Jeremy Saulnier is known for violence, from his 2013 film Blue Ruin to 2015’s Green Room. His films are relentless, bloody, and exhausting. But his most recent film is another creature entirely. Hold the Dark, released on Netflix, is a slower, quieter meditation on violence that explodes into something weird and fascinating. It appears to be a simple man versus nature tale, but becomes a story motivated by revenge and a deranged sense of justice.
Hold the Dark, based on William Giraldi’s novel of the same name, follows wolf lover and author Russell Core (Jeffrey Wright) as he travels to Alaska. Why Alaska? He receives a strange letter from Medora Slone (Riley Keough) about a wolf who took her child away. It is a strange, almost cryptic letter, but Core still decides to help the grieving woman before her husband, Vernon (Alexander Skarsgard), returns from war. What Core finds in the Alaska village of Keelut is something much bigger than a hungry wolf. He finds grief, anger, frustration, and vengeance.
Keough delivers a chilling and unsettling performance as grieving Medora. She sets the tone from the very start as her low voice reads her letter to Core. Sadly, she disappears too soon into the film. I found myself missing her unnerving stare and strange sayings. However, Skarsgard delivers on the unnerving stares. He is absolutely terrifying in this film, despite barely saying a word. He is a silent force, stalking the cold Alaskan night with a gun and crossbow.
The setting of Hold the Dark is central to the film’s meditation on violence and pain. The Alaskan wilderness is harsh and freezing. It is wild, relentless and doesn’t care about a human’s need for heat. The humans that call it home are reflecting the natural world in their own actions. The vastness of the wilderness, and what it holds, is just as terrifying as human’s capacity for violence.

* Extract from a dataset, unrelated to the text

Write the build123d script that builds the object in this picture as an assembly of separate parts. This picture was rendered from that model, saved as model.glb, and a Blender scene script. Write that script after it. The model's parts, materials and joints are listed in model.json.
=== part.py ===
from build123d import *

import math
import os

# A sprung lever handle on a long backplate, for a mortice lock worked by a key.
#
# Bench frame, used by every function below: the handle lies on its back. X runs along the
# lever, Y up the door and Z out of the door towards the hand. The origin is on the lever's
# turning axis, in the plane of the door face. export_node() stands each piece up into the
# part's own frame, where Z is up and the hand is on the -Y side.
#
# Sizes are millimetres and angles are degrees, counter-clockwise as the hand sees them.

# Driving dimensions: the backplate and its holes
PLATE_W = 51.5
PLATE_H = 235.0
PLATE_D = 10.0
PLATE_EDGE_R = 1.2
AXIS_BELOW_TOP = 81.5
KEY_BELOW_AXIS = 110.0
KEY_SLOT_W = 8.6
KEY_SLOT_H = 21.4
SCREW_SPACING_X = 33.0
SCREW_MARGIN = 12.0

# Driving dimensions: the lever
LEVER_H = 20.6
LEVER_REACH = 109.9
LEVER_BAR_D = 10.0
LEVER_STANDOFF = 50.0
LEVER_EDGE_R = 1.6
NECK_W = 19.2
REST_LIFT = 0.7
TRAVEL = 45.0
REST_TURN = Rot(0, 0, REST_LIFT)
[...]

But the film doesn’t entirely take place in Alaska. Briefly, we are taken to the Middle East where Vernon is stationed. Again, it is a hyper-violent setting where corpses are lit on fire and soldiers take selfies with them. It is also where Vernon’s deranged sense of justice is established as he rescues a woman from a U.S. soldier in a shockingly violent manner. This bright, dusty setting is starkly contrasted with the dark and icy Alaskan landscape. However, despite the visual contrast, it is obvious that the levels of violence are the same. While we may think that war is thousands of miles across the world, it is actually here, all around us.
Hold the Dark’s meditative tone is interrupted by moments of extreme violence, such as a showdown with one villager and the police force. The way these moments permeate the quietness of this film makes them all the more shocking. It also creates a tense atmosphere, one where you are constantly waiting for the next kill. The violence is carefully orchestrated and again illustrate the idea that violence is happening every day on American soil.

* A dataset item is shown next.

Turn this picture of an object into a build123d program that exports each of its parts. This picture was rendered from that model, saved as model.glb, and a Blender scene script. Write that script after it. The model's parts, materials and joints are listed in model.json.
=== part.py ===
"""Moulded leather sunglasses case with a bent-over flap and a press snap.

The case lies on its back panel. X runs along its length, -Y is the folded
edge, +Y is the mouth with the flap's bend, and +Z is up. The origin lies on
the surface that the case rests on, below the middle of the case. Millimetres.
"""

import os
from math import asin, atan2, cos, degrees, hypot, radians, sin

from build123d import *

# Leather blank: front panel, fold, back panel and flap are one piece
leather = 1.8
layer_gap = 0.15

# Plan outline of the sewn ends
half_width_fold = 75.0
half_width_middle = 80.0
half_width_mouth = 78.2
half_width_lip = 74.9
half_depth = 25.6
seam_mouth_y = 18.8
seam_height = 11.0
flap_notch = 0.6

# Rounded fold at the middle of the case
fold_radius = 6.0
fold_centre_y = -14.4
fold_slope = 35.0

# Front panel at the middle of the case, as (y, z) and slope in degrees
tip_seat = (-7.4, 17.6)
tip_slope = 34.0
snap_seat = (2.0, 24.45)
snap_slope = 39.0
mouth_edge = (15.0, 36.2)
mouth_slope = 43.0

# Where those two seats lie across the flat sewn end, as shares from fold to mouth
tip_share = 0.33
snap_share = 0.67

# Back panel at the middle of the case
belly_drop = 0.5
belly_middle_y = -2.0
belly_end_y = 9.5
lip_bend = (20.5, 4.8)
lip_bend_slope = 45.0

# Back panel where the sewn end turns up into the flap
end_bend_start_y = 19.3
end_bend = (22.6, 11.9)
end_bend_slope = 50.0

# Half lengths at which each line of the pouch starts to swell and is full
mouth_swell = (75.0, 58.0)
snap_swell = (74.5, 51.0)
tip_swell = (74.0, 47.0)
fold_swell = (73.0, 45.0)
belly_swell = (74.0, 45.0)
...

Underneath the brutality, there is something more sinister, but what exactly that is is never revealed to the audience. There seems to be some strange spiritual connection between Medora and Vernon, hinted at by villagers and the Slones themselves. Medora is even called a wolf demon. This is not, however, a supernatural horror movie, it is a film about justice and revenge. But then why mention these potentially spiritual and supernatural aspects? This is where the film falls short.
While this film is about the Slone family, seemingly the only white people in the town of Keelut, the Yup’ik people make up most of the tiny village. But, as is common, they lurk on the periphery of the film. They are nameless neighbors, pawns, and people to sacrifice to Slone’s quest for revenge.
Hold the Dark is a bleak, freezing look at the hyper-violent nihilism at the core of our society. While there are parts of the film that seem as if they need further explanation or expansion, Saulnier has achieved something fascinating. As a chill begins to settle in the air, Hold the Dark is the perfect film to start off your October viewing.